Stored rows »
- - - - - - -
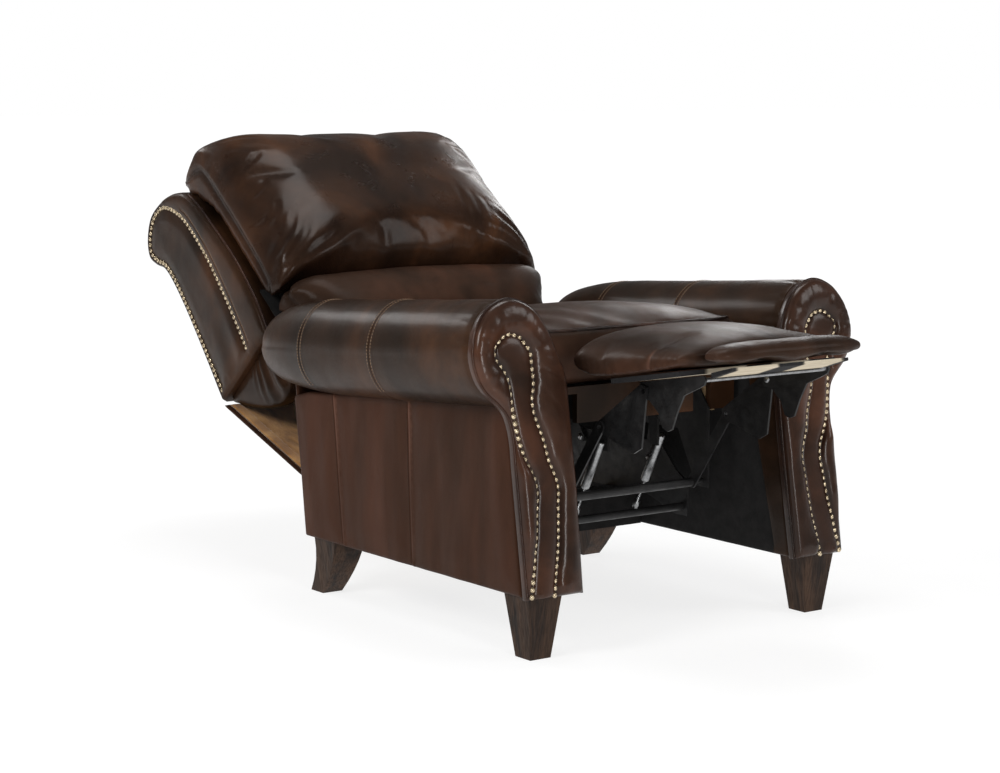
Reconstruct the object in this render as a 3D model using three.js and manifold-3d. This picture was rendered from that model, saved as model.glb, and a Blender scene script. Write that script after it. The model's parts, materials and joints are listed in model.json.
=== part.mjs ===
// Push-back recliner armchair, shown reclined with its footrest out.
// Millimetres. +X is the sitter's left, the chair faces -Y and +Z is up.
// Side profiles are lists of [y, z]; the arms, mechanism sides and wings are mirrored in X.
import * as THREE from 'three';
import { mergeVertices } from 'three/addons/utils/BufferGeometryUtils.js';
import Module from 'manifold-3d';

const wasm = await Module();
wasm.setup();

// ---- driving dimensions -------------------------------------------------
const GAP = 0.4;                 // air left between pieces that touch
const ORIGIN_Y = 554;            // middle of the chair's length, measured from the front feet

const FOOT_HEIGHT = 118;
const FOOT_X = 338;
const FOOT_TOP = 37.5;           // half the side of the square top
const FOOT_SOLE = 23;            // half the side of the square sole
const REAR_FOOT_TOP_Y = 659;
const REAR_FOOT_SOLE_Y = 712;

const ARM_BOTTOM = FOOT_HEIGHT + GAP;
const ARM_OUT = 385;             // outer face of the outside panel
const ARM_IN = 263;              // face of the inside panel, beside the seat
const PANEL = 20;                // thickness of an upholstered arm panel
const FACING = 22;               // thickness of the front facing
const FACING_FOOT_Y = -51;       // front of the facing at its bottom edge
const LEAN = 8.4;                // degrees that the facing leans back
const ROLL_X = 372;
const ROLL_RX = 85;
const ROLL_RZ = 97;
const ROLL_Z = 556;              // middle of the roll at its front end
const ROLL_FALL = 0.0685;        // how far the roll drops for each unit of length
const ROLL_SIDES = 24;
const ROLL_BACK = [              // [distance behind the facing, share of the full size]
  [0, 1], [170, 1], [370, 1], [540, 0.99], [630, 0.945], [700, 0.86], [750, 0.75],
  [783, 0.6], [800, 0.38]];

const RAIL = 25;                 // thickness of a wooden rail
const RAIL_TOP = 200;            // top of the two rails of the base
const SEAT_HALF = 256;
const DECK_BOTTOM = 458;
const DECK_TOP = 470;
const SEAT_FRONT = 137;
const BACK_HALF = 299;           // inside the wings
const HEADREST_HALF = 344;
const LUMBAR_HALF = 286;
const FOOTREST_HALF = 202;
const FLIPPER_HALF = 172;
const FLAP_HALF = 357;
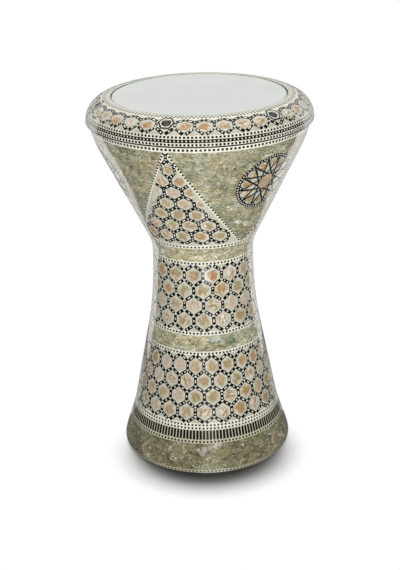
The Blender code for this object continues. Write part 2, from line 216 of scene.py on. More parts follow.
- - - - - - -
Required task »
In the listing, find all lines with the string "three" and copy them.

Answer for the task »
Reconstruct the object in this render as a 3D model using three.js and manifold-3d. This picture was rendered from that model, saved as model.glb, and a Blender scene script. Write that script after it. The model's parts, materials and joints are listed in model.json.
import * as THREE from 'three';
import { mergeVertices } from 'three/addons/utils/BufferGeometryUtils.js';